***** DATA LINES

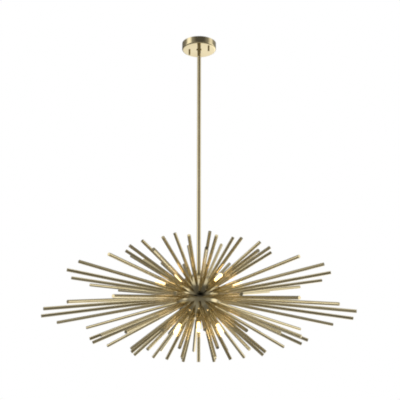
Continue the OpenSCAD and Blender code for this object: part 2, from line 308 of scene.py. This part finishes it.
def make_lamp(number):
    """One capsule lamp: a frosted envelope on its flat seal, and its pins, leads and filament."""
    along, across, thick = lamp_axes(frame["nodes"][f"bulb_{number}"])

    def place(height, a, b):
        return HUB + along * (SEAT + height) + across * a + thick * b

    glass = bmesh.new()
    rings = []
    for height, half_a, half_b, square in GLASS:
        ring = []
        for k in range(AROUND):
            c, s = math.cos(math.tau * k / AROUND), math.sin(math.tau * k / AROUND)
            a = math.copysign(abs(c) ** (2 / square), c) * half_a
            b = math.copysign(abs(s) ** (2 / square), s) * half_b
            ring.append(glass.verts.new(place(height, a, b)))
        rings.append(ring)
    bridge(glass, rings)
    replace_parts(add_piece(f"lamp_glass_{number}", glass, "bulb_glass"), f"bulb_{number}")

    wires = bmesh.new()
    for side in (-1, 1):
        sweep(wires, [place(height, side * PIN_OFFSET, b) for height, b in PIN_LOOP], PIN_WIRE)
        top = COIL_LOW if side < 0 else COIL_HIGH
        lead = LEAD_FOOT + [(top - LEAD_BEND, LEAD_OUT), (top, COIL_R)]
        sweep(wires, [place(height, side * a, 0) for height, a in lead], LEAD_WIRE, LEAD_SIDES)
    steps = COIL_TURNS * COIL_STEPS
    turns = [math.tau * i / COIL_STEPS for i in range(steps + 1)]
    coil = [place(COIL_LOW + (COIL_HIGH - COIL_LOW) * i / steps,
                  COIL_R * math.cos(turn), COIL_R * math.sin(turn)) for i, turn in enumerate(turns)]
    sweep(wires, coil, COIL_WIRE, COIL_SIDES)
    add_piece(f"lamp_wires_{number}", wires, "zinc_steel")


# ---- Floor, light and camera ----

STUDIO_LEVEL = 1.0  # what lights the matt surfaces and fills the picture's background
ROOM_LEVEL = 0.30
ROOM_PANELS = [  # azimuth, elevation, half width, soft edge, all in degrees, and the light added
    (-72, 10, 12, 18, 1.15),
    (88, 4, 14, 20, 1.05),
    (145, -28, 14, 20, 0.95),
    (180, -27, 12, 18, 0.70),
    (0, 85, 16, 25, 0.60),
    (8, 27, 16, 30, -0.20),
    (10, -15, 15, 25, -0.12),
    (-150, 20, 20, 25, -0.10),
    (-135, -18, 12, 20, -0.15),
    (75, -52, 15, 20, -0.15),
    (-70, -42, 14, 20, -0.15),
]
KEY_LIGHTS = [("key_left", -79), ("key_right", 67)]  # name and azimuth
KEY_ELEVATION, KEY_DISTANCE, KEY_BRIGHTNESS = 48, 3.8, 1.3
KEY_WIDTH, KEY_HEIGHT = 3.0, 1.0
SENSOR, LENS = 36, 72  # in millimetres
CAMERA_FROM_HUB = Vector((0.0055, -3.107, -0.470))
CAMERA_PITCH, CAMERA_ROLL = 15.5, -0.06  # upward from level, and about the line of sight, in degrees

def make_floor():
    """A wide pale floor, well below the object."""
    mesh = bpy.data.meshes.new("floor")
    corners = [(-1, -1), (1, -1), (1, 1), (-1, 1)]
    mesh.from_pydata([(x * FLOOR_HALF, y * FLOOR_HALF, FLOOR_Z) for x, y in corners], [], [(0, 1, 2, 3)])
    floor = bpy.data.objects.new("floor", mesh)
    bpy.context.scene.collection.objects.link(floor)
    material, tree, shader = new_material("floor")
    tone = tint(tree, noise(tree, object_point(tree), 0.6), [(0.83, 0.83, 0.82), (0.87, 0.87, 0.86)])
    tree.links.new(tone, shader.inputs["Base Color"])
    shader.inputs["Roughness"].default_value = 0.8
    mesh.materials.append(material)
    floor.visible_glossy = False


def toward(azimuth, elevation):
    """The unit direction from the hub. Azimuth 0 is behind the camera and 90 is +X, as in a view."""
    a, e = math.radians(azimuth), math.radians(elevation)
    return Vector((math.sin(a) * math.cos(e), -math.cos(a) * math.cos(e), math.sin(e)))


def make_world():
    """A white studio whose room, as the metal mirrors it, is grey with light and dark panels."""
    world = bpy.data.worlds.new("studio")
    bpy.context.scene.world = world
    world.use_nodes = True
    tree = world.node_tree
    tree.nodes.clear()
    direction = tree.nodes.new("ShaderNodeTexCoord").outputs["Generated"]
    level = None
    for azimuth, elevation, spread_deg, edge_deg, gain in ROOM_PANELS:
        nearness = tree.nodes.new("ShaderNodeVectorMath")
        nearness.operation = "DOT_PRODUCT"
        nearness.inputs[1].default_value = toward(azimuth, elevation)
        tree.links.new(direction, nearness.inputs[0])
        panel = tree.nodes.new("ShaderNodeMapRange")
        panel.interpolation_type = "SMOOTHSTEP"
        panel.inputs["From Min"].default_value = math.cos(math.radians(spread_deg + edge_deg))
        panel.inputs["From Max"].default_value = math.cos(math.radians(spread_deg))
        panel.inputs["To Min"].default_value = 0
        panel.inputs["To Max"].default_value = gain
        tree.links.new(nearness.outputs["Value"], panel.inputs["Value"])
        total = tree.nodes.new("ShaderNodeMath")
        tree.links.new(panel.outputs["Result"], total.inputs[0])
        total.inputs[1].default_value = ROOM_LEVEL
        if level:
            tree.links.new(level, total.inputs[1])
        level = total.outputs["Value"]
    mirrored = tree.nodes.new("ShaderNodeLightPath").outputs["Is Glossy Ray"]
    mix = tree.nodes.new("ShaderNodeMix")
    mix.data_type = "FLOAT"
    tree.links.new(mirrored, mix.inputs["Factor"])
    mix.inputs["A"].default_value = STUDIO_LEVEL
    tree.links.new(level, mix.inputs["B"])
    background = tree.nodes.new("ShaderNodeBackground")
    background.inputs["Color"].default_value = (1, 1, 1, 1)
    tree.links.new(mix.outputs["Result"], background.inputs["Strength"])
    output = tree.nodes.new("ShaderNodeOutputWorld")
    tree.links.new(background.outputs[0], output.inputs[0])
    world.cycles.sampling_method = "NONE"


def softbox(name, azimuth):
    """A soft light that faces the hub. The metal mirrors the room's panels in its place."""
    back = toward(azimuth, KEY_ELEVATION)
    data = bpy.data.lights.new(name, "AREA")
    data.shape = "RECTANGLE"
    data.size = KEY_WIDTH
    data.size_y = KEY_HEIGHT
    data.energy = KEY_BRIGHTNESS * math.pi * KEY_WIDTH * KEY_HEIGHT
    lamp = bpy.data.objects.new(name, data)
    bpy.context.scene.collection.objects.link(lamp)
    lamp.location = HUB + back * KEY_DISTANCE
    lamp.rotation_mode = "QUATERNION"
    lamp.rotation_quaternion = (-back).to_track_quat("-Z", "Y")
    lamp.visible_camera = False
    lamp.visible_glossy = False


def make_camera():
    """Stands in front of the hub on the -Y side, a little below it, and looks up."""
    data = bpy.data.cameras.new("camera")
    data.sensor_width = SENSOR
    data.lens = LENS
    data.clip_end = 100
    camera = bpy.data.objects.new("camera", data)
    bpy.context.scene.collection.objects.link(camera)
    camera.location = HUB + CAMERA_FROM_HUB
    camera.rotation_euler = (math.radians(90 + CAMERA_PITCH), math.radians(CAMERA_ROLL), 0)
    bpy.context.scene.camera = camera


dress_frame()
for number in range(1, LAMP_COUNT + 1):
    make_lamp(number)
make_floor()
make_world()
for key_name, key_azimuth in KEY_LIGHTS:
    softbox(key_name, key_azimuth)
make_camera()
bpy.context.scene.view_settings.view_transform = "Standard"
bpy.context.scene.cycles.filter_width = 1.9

**********

REQUEST:
Once more, set down the full listing, verbatim.

RESPONSE TO THIS TASK:
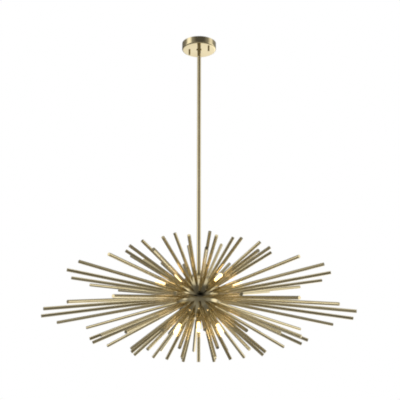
Continue the OpenSCAD and Blender code for this object: part 2, from line 308 of scene.py. This part finishes it.
def make_lamp(number):
    """One capsule lamp: a frosted envelope on its flat seal, and its pins, leads and filament."""
    along, across, thick = lamp_axes(frame["nodes"][f"bulb_{number}"])

    def place(height, a, b):
        return HUB + along * (SEAT + height) + across * a + thick * b

    glass = bmesh.new()
    rings = []
    for height, half_a, half_b, square in GLASS:
        ring = []
        for k in range(AROUND):
            c, s = math.cos(math.tau * k / AROUND), math.sin(math.tau * k / AROUND)
            a = math.copysign(abs(c) ** (2 / square), c) * half_a
            b = math.copysign(abs(s) ** (2 / square), s) * half_b
            ring.append(glass.verts.new(place(height, a, b)))
        rings.append(ring)
    bridge(glass, rings)
    replace_parts(add_piece(f"lamp_glass_{number}", glass, "bulb_glass"), f"bulb_{number}")

    wires = bmesh.new()
    for side in (-1, 1):
        sweep(wires, [place(height, side * PIN_OFFSET, b) for height, b in PIN_LOOP], PIN_WIRE)
        top = COIL_LOW if side < 0 else COIL_HIGH
        lead = LEAD_FOOT + [(top - LEAD_BEND, LEAD_OUT), (top, COIL_R)]
        sweep(wires, [place(height, side * a, 0) for height, a in lead], LEAD_WIRE, LEAD_SIDES)
    steps = COIL_TURNS * COIL_STEPS
    turns = [math.tau * i / COIL_STEPS for i in range(steps + 1)]
    coil = [place(COIL_LOW + (COIL_HIGH - COIL_LOW) * i / steps,
                  COIL_R * math.cos(turn), COIL_R * math.sin(turn)) for i, turn in enumerate(turns)]
    sweep(wires, coil, COIL_WIRE, COIL_SIDES)
    add_piece(f"lamp_wires_{number}", wires, "zinc_steel")


# ---- Floor, light and camera ----

STUDIO_LEVEL = 1.0  # what lights the matt surfaces and fills the picture's background
ROOM_LEVEL = 0.30
ROOM_PANELS = [  # azimuth, elevation, half width, soft edge, all in degrees, and the light added
    (-72, 10, 12, 18, 1.15),
    (88, 4, 14, 20, 1.05),
    (145, -28, 14, 20, 0.95),
    (180, -27, 12, 18, 0.70),
    (0, 85, 16, 25, 0.60),
    (8, 27, 16, 30, -0.20),
    (10, -15, 15, 25, -0.12),
    (-150, 20, 20, 25, -0.10),
    (-135, -18, 12, 20, -0.15),
    (75, -52, 15, 20, -0.15),
    (-70, -42, 14, 20, -0.15),
]
KEY_LIGHTS = [("key_left", -79), ("key_right", 67)]  # name and azimuth
KEY_ELEVATION, KEY_DISTANCE, KEY_BRIGHTNESS = 48, 3.8, 1.3
KEY_WIDTH, KEY_HEIGHT = 3.0, 1.0
SENSOR, LENS = 36, 72  # in millimetres
CAMERA_FROM_HUB = Vector((0.0055, -3.107, -0.470))
CAMERA_PITCH, CAMERA_ROLL = 15.5, -0.06  # upward from level, and about the line of sight, in degrees

def make_floor():
    """A wide pale floor, well below the object."""
    mesh = bpy.data.meshes.new("floor")
    corners = [(-1, -1), (1, -1), (1, 1), (-1, 1)]
    mesh.from_pydata([(x * FLOOR_HALF, y * FLOOR_HALF, FLOOR_Z) for x, y in corners], [], [(0, 1, 2, 3)])
    floor = bpy.data.objects.new("floor", mesh)
    bpy.context.scene.collection.objects.link(floor)
    material, tree, shader = new_material("floor")
    tone = tint(tree, noise(tree, object_point(tree), 0.6), [(0.83, 0.83, 0.82), (0.87, 0.87, 0.86)])
    tree.links.new(tone, shader.inputs["Base Color"])
    shader.inputs["Roughness"].default_value = 0.8
    mesh.materials.append(material)
    floor.visible_glossy = False


def toward(azimuth, elevation):
    """The unit direction from the hub. Azimuth 0 is behind the camera and 90 is +X, as in a view."""
    a, e = math.radians(azimuth), math.radians(elevation)
    return Vector((math.sin(a) * math.cos(e), -math.cos(a) * math.cos(e), math.sin(e)))


def make_world():
    """A white studio whose room, as the metal mirrors it, is grey with light and dark panels."""
    world = bpy.data.worlds.new("studio")
    bpy.context.scene.world = world
    world.use_nodes = True
    tree = world.node_tree
    tree.nodes.clear()
    direction = tree.nodes.new("ShaderNodeTexCoord").outputs["Generated"]
    level = None
    for azimuth, elevation, spread_deg, edge_deg, gain in ROOM_PANELS:
        nearness = tree.nodes.new("ShaderNodeVectorMath")
        nearness.operation = "DOT_PRODUCT"
        nearness.inputs[1].default_value = toward(azimuth, elevation)
        tree.links.new(direction, nearness.inputs[0])
        panel = tree.nodes.new("ShaderNodeMapRange")
        panel.interpolation_type = "SMOOTHSTEP"
        panel.inputs["From Min"].default_value = math.cos(math.radians(spread_deg + edge_deg))
        panel.inputs["From Max"].default_value = math.cos(math.radians(spread_deg))
        panel.inputs["To Min"].default_value = 0
        panel.inputs["To Max"].default_value = gain
        tree.links.new(nearness.outputs["Value"], panel.inputs["Value"])
        total = tree.nodes.new("ShaderNodeMath")
        tree.links.new(panel.outputs["Result"], total.inputs[0])
        total.inputs[1].default_value = ROOM_LEVEL
        if level:
            tree.links.new(level, total.inputs[1])
        level = total.outputs["Value"]
    mirrored = tree.nodes.new("ShaderNodeLightPath").outputs["Is Glossy Ray"]
    mix = tree.nodes.new("ShaderNodeMix")
    mix.data_type = "FLOAT"
    tree.links.new(mirrored, mix.inputs["Factor"])
    mix.inputs["A"].default_value = STUDIO_LEVEL
    tree.links.new(level, mix.inputs["B"])
    background = tree.nodes.new("ShaderNodeBackground")
    background.inputs["Color"].default_value = (1, 1, 1, 1)
    tree.links.new(mix.outputs["Result"], background.inputs["Strength"])
    output = tree.nodes.new("ShaderNodeOutputWorld")
    tree.links.new(background.outputs[0], output.inputs[0])
    world.cycles.sampling_method = "NONE"


def softbox(name, azimuth):
    """A soft light that faces the hub. The metal mirrors the room's panels in its place."""
    back = toward(azimuth, KEY_ELEVATION)
    data = bpy.data.lights.new(name, "AREA")
    data.shape = "RECTANGLE"
    data.size = KEY_WIDTH
    data.size_y = KEY_HEIGHT
    data.energy = KEY_BRIGHTNESS * math.pi * KEY_WIDTH * KEY_HEIGHT
    lamp = bpy.data.objects.new(name, data)
    bpy.context.scene.collection.objects.link(lamp)
    lamp.location = HUB + back * KEY_DISTANCE
    lamp.rotation_mode = "QUATERNION"
    lamp.rotation_quaternion = (-back).to_track_quat("-Z", "Y")
    lamp.visible_camera = False
    lamp.visible_glossy = False


def make_camera():
    """Stands in front of the hub on the -Y side, a little below it, and looks up."""
    data = bpy.data.cameras.new("camera")
    data.sensor_width = SENSOR
    data.lens = LENS
    data.clip_end = 100
    camera = bpy.data.objects.new("camera", data)
    bpy.context.scene.collection.objects.link(camera)
    camera.location = HUB + CAMERA_FROM_HUB
    camera.rotation_euler = (math.radians(90 + CAMERA_PITCH), math.radians(CAMERA_ROLL), 0)
    bpy.context.scene.camera = camera


dress_frame()
for number in range(1, LAMP_COUNT + 1):
    make_lamp(number)
make_floor()
make_world()
for key_name, key_azimuth in KEY_LIGHTS:
    softbox(key_name, key_azimuth)
make_camera()
bpy.context.scene.view_settings.view_transform = "Standard"
bpy.context.scene.cycles.filter_width = 1.9